Unemployment rates surged to historic highs during the first wave of the pandemic in Israel in the spring, before abating as the outbreak came under control. With the rampant second wave outbreak in recent months, and the latest restrictions and lockdowns, the joblessness rate has again spiked.
“Hundreds of thousands have not yet returned to work since March, including employees in sectors that were badly hurt by the crisis,” Garor said in a statement.
“As we warned, such a long unemployment period is likely to force hundreds of thousands into ‘chronic unemployment,’ to create a lost generation of young people experiencing long-term unemployment, as well as other repercussions,” he said.
“We must do everything to ensure that the return to work after the lockdown is fast, otherwise the ramifications will linger for a long time,” he said.
According to Employment Service figures released Thursday, a staggering 854,367 Israelis are registered as job-seekers, of whom 522,191 are on unpaid leave.
The figure, already sky-high, jumped in the past week as new lockdown restrictions went into effect. Since September 17, the onset of the Rosh Hashanah holiday and new restrictions, 120,752 Israelis registered as job-seekers — 110,652 of whom were on unpaid leave.
The Employment Service said that the majority — 93,766 — were registering for the second time since the start of the pandemic, with 70 percent being women. The crisis has hit certain employment sectors particularly hard, including education, retail, restaurants and events.
The service did not provide a figure for the share of workers who are unemployed. During the first outbreak of the virus in Israel, in the spring, the unemployment figures issued by the service spiked to over 23, percent as 800,000 quickly lost work in Israel’s initial lockdown.
As the outbreak subsided, some people were able to return to work, but with infections surging, the government has imposed fresh restrictions, with another round of even tighter rules set to be implemented Friday.
At the start of the year, before the pandemic, unemployment in Israel was at a record low of under 4%.
Prof. Ronni Gamzu, who heads the government’s coronavirus response, reiterated on Thursday his opposition to additional lockdown restrictions, warning the economic harm will be tremendous.

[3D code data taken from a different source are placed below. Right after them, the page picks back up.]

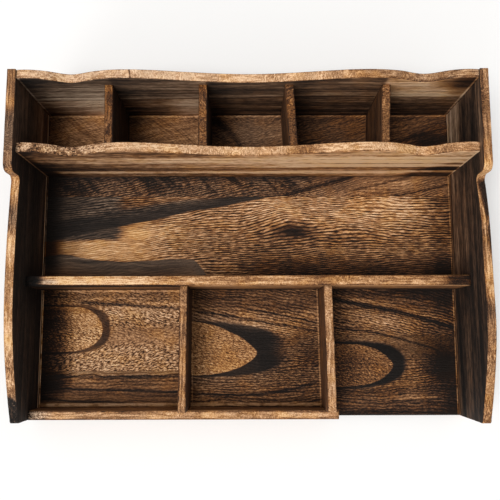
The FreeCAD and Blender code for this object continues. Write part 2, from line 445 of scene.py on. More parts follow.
def tongue_marks(x, wx, wy):
    """(dark rings, inside, change of tone inside) of the growth-ring tongues."""
    dark = inside = change = 0
    for tongue, ring, soft, gain, reach in zip(TONGUES, RINGS, RING_FADE, TONGUE_INSIDE, TONGUE_REACH):
        depth = tongue_depth(wx, wy, tongue)
        ring_depth = tongue_depth(wx, wy, ring)
        here = x.span(reach[0], reach[0] + 3, reach[1] - 3, reach[1])
        line = ring_depth.rise(-0.8, 1.8) * 0.75 + ring_depth.rise(-soft * 0.4, 0.5) * 0.25
        line *= (wx - ring[0]).fall(-soft, 0) * depth.fall(-0.3, 0.9) * here
        within = depth.rise(-0.3, 1.2) * here
        dark = line.max(dark)
        inside = within + inside
        change = within * (gain + depth.fall(3, 26) * 0.07) + change
    return dark, inside, change


def growth_marks(x, wy):
    """(dark growth lines, pale strips above some of them)"""
    lines = pale = 0
    for start, end, bow, thick, strength, glow in GROWTH_LINES:
        one, above = growth_line(x, wy, start, end, bow, thick)
        lines = (one * strength).max(lines)
        if glow:
            pale = (above * glow).max(pale)
    return lines, pale


def brush_marks(paint, x, y, wy, warp, warp_small, left_bay):
    """(short, long, stipple, dots) marks, which fan out round the tip in the left bay and
    follow the rings elsewhere; then the fan's share, and 1 where its axis breaks them."""
    from_axis = wy - FAN_Y
    fanned = (from_axis * from_axis + 30).root() + x.min(-90) * 0.26
    falling = y + x * 0.2 * y.rise(-104, -76)
    fan_share = left_bay * y.rise(-116, -112)
    field = falling.mix(fanned, fan_share)
    on_axis = left_bay * abs(from_axis).fall(3, 12) * 0.85
    short = dashes(paint, x, field + warp * 4, 3.4, 1.15, 1.6, 5) * (1 - on_axis)
    stipple = dashes(paint, x + y * 0.4, y + x * 0.22 + warp * 5, 2.8, 1.15, 1.3, 36)
    long = ripples(paint, x * 0.9, falling * 1.1 + warp * 7 + warp_small * 2, 2.8, 2.8, 7)
    dots = paint.noise(x * 0.62 + warp_small, y + warp * 3, 0, 2, 0.65, 9)
    return short, long, stipple, dots.rise(0.38, 0.6) - 0.5, fan_share, on_axis


def front_char(x, y, left_bay, middle_bay, right_bay):
    """Straight charred strips of the front floor board, bay by bay; char and painted shade at its
    ends.
    """
    left = y.fall(-122, -116) * 0.17 + y.rise(-48, -42) * 0.07
    middle = y.fall(-128, -118) * 0.08 + y.fall(-135, -129) * 0.08
    middle += y.rise(-62, -50) * 0.11 + y.rise(-50, -42) * 0.05
    right = y.fall(-136, -124) * 0.08 + y.fall(-156, -146) * 0.1
    right += y.rise(-98, -90) * 0.03 + y.rise(-44, -33) * 0.12
    right += x.fall(76, 108) * 0.12 + x.rise(186, 202) * y.fall(-134, -126) * 0.12
    right += x.rise(158, 180) * y.fall(-76, -60) * 0.11
    # Dark ends by the side walls: char, and painted shade of the walls
    left_end = x.fall(-192, -168) * y.rise(-144, -124) * (1 - y.rise(-56, -44) * 0.6)
    ends = left_end * 0.5 + x.fall(-204, -186) * 0.18 + x.rise(176, 202) * 0.08
    return left_bay * left + middle_bay * middle + right_bay * right + ends


def front_foot_lines(x, y, left_bay, middle_bay):
    """Pale lines where the brush missed the feet of the walls round the front bays."""
    sides = foot_line(INNER_X - abs(x), 1.9) * (0.8 + left_bay * 0.35)
    lip = foot_line(y - LIP_BACK - 0.2, 4.4) * (0.75 + left_bay * 0.2) * (1 - x.rise(66, 76))
    rail_share = 0.85 * left_bay * x.rise(-196, -180) + 0.12 * middle_bay
    rail = foot_line(RAIL_FRONT - y, 2.2) * rail_share
    right_divider = foot_line(69.1 + (RAIL_FRONT - y) * 0.019 - x, 1.7) * 0.6 * middle_bay
    left_divider = foot_line(x + 55.8, 1.5) * 0.45 * middle_bay
    return sides.max(lip).max(rail).max(right_divider).max(left_divider)


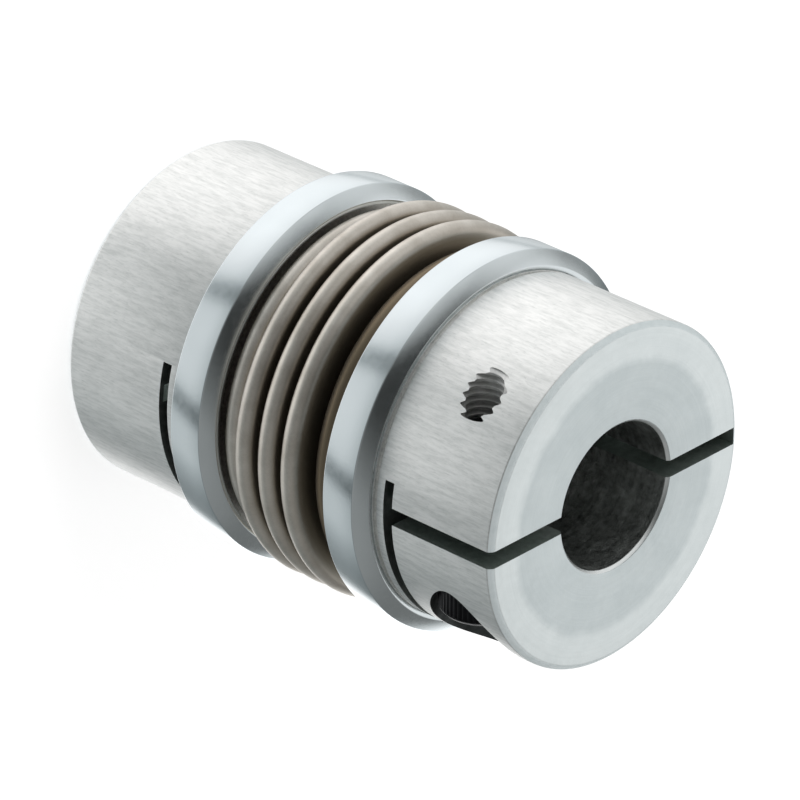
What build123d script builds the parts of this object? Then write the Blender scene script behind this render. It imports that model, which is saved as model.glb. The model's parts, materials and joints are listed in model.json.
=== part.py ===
"""Bellows coupling: two clamp hubs joined by a thin stainless bellows.

Frame: millimetres, +Z along the shaft axis, origin at the centre of the lower hub's end face.
The coupling stands on that face. Y is the direction of the clamp screws, and each clamp slot
lies in a plane through the shaft axis, square to its screw.
"""
import math
import os

from build123d import *

# ---------------------------------------------------------------- driving dimensions
# clamp hubs, two alike, the upper one turned end for end
BORE_DIAMETER = 10.0            # shaft bore, right through the hub
HUB_DIAMETER = 23.5
HUB_BODY_LENGTH = 12.9          # from the end face to the shoulder behind the bellows cuff
END_CHAMFER = 0.3               # outer edge of the end face
BORE_CHAMFER = 0.2              # at the bore's mouth
SPIGOT_DIAMETER = 17.2          # nose that carries the bellows cuff
SPIGOT_LENGTH = 1.5

# the cuts that free the clamp jaw
SLOT_WIDTH = 1.2                # lengthwise slot, in the plane of the shaft axis
HINGE_WEB = 0.4                 # wall left at the slot's closed side, the jaw's hinge
SLIT_WIDTH = 0.75               # crosswise slit, behind the screw
SLIT_RISE = 2.3                 # how far the slit passes the slot's middle plane
LIP_LENGTH = 0.6                # hub left between the slit and the relief groove

# clamp screw, M3 socket head cap screw
SCREW_FROM_END = 4.3            # screw axis from the end face
SCREW_WALL = 1.05               # metal between the bore and the screw's clearance hole
SCREW_DIAMETER = 3.0
SCREW_LENGTH = 10.0             # under the head
SCREW_CHAMFER = 0.4             # at the tip
HEAD_DIAMETER = 5.5
HEAD_HEIGHT = 3.0
HEAD_CHAMFER = 0.3
SOCKET_ACROSS_FLATS = 2.5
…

The harsh measures are set to come into force on Friday at 2 p.m., and will see nearly all businesses closed, prayers and public protests severely curtailed, public transportation scaled back dramatically and Israelis ordered to remain close to home with fewer exceptions than under the existing limitations.
The decision to tighten lockdown measures follows recommendations by the so-called coronavirus cabinet on Wednesday night and was approved in a full cabinet vote Thursday morning. It is set to win final approval in Knesset legislation later Thursday.
Bank of Israel Governor Amir Yaron also protested the decision as causing too much damage to the economy.
The Health Ministry said Thursday morning that 6,808 new virus cases were diagnosed a day earlier. It was the second day in a row that the number of new cases neared 7,000.
The ministry said that a notably high 12.9% of the tests that came back Wednesday were positive. There were 54,364 tests carried out.
The total number of cases since the start of the pandemic stood at 206,332, with 1,335 deaths.